On the day before yesterday, in a comment, Neal linked to a detailed guest post there
from a nuclear expert presenting the technology behind the design of the Fukushima muclear power plant and explaining that there is no reason to worry.

Today the post has been moved to an MIT nuclear physics website (were the original contributors from there? I did not pay attention), but it's been vastly edited. Now it is purely factual, the claim that the containment vessels are impossible to damage has disappeared, and the confident assessment of an evolution where everything is under control has totally disappeared. The rewriting of history has started!

Suddenly I am sorely missing our old-fashioned paper media. The shameless removal of erroneous expert predictions that I am witnessing here is reminiscent of 1984. The proper thing to do would have been to leave in place the piece that was already there, while adding an update. Perhaps, cross out some sentences so that the reader can see what statements made on day x are rescinded in day x+2. How else can we make accountable the scientists who inform public opinion and who serve as advisors for political decisions? How else can we restore the credibility of scientists among the general public?

------------------------

Meanwhile the journalists reports of radioactive measurements are showing some confusion between microsieverts and millisierverts. Not in any intentional way, I think. I do not see a pattern of deception but genuine mistakes.

Monday, March 14, 2011

More on rare events

AP Paris -- "“Europe has to wake up from its Sleeping Beauty slumber” about nuclear safety, Austria’s Environment Minister Nikolaus Berlakovich told reporters in Brussels. He suggested an EU-wide stress test for nuclear plants, much like European banks have been tested for their ability to cope with financial shocks. Yet some experts and officials say those fears are overblown, given the exceptional nature of Japan’s earthquake and ensuing tsunami. The Japanese blasts may slow the push for more nuclear plants, but appear unlikely to stop it, given the world’s fast-growing energy needs."

"exceptional" = roughly one-in-twenty-five odds, in the present case, according to historical records of natural disasters in Japan.
How many once-a-millenium events are dismissed in various countries when designing nuclear power plants, because of their "exceptional" nature?

What Yuval Peres was telling me today: that people cannot distinguish between odds of one-in-one-hundred and of one-in-one-million. That's why there is every reason to be worried about current safety measures everywhere.
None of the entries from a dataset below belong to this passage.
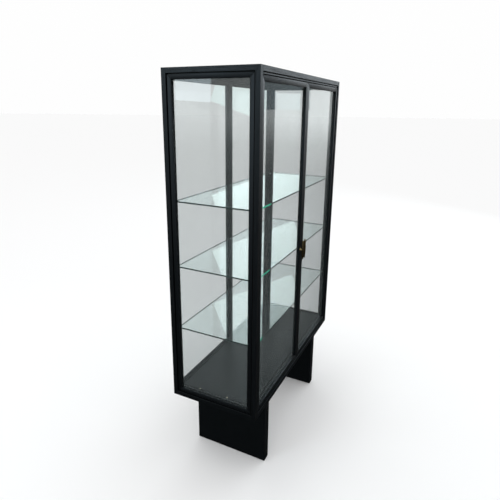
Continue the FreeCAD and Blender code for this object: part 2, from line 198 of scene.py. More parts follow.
def card_place(bearing, climb, distance, width, height, lean, mirror=None):
    """The matrix of a card seen from the camera's place at a bearing from +X and a climb, in degrees, both
    for its lower left corner.  lean turns it clockwise.  mirror is (axis, place) of a pane."""
    turn, rise, roll = math.radians(bearing), math.radians(climb), math.radians(lean)
    ahead = Vector((math.cos(turn), math.sin(turn), 0.0))
    right = ahead.cross(Vector((0.0, 0.0, 1.0)))
    across = right * math.cos(roll) - Vector((0.0, 0.0, math.sin(roll)))
    up = right * math.sin(roll) + Vector((0.0, 0.0, math.cos(roll)))
    centre = CAMERA_PLACE + ahead * distance + Vector((0.0, 0.0, distance * math.tan(rise)))
    centre += across * width / 2 + up * height / 2
    if mirror:
        axis, place = mirror
        centre[axis] = 2 * place - centre[axis]
        for vector in (up, ahead):
            vector[axis] = -vector[axis]
    return Matrix.Translation(centre) @ Matrix((up.cross(ahead), up, ahead)).transposed().to_4x4()


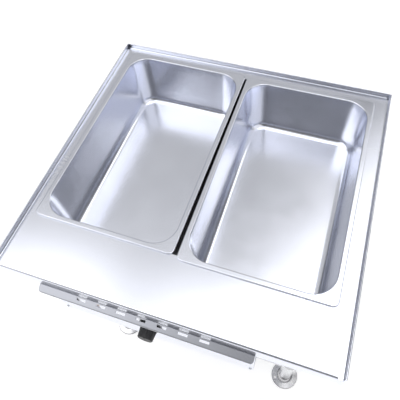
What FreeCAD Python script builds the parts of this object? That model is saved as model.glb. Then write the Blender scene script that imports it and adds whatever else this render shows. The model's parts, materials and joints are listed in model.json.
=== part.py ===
"""Two-pan steam table on legs: folded stainless top, shared water bath, lift-out pans.

Every sub-part is written to parts/NODE.step. Units are millimetres, +Z is up and the
front faces -Y. The origin is on the floor, at the centre of the overall footprint.
Places across the top are measured from its left side (across) and from the face of
its front lip (back), and heights from the floor.
"""
import FreeCAD, Part
import math
import os

Vec = FreeCAD.Vector
X_AXIS = Vec(1, 0, 0)
Y_AXIS = Vec(0, 1, 0)
Z_AXIS = Vec(0, 0, 1)

# ---- top ----
TOP_W = 716.0              # across the side aprons
TOP_D = 683.0              # front lip to back apron
DECK_Z = 860.0             # working surface
SHEET = 1.5                # top's sheet
APRON_H = 38.0
APRON_RETURN = 8.0
RIM_H = 13.0               # upright hemmed edge on three sides
RIM_W = 4.0                # over the hem's two thicknesses
RIM_BEND = 1.2             # the hem's two upper bends, at mid-sheet
RIM_SWEEP = 3.0            # bend from the upright into the deck, at mid-sheet
RIM_FOOT = 14.0            # where the plain deck starts
APRON_BEND = 2.0
LIP_BEND = 4.5
BACK_NOTCH = 12.0          # the side rims stop this far short of the back
SIDE_NOTCH = 9.0           # the back rim stops this far short of each side
NOTCH_DROP = 3.0           # the aprons round the open corners stay lower than the rims
KNOB_REACH = 24.0          # knob's front face ahead of the lip
CUT_LEFT = 33.75           # one shared cut-out for both pans
CUT_W = 638.5
CUT_FRONT = 130.0
CUT_D = 517.0
CUT_R = 25.0

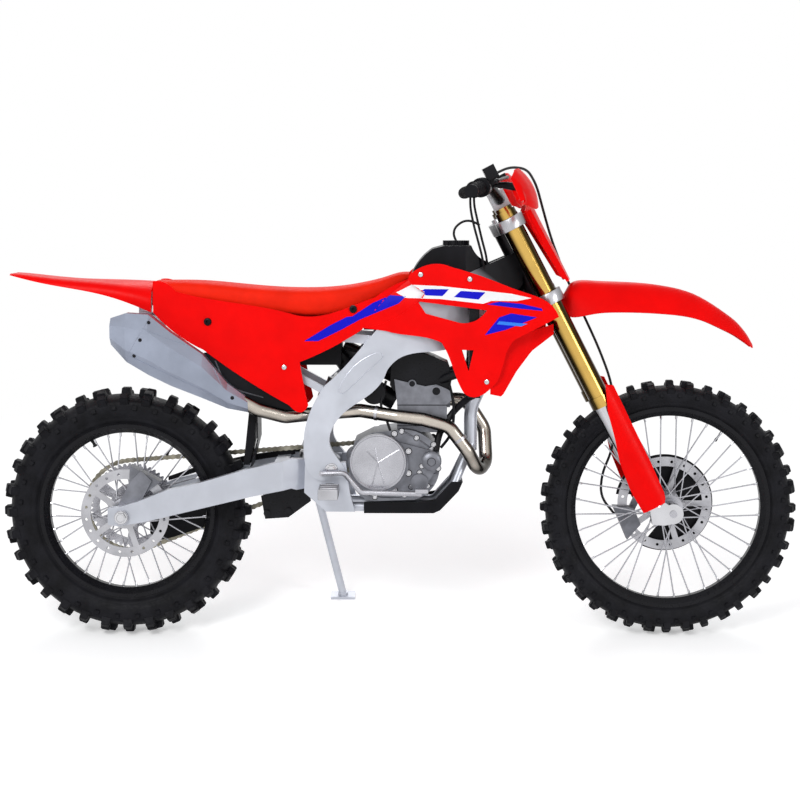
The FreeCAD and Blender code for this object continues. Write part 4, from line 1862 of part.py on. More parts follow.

The last sentence of the AP article reminds me of a XIVth century French proverb: "Il n'est pire sourd que celui qui ne veut pas entendre" [No one is deaf like the one who does not want to hear].

--------------------

When I go into the mountains with my son, sometimes we go to exposed locations. At this point he is more nimble than me and I cannot protect him physically; but I always remind him: "Here, you must not fall. Don't go there if you're not sure you'll make it. Don't go, even if you think that the odds are 9 in 10 that you'll be fine. Even 99 out of 100 is not good enough, since that would mean that you would fall after we've gone mountaineering for a hundred times or so. In this instance (say, walking on top of a cliff with a tremendous drop all but guaranteeing death in case of a fall, for example), I don't want you to fall, not even once." --- of course the safer option would be not to go mountaineering at all, but life would be pretty dull if we could not do the things that bring us the most joy; so there's some amount of risk that we're willing to take. I know that there is a risk, I hope that it is minuscule, and I trust that my son knows how to gauge it. Mountain guides: that's one profession where they have to know how to assess risk if they want to grow old.

Meanwhile, a few proponents of nuclear energy are admiringly drawing attention to the 50 Japanese plants that did not cause any trouble in spite of the earthquake and tsunami. That argument does not inspire trust but misgivings, raising doubts about the competence of those "experts" in risk assessment. Maybe nuclear power companies should recruit mountain guides for consulting!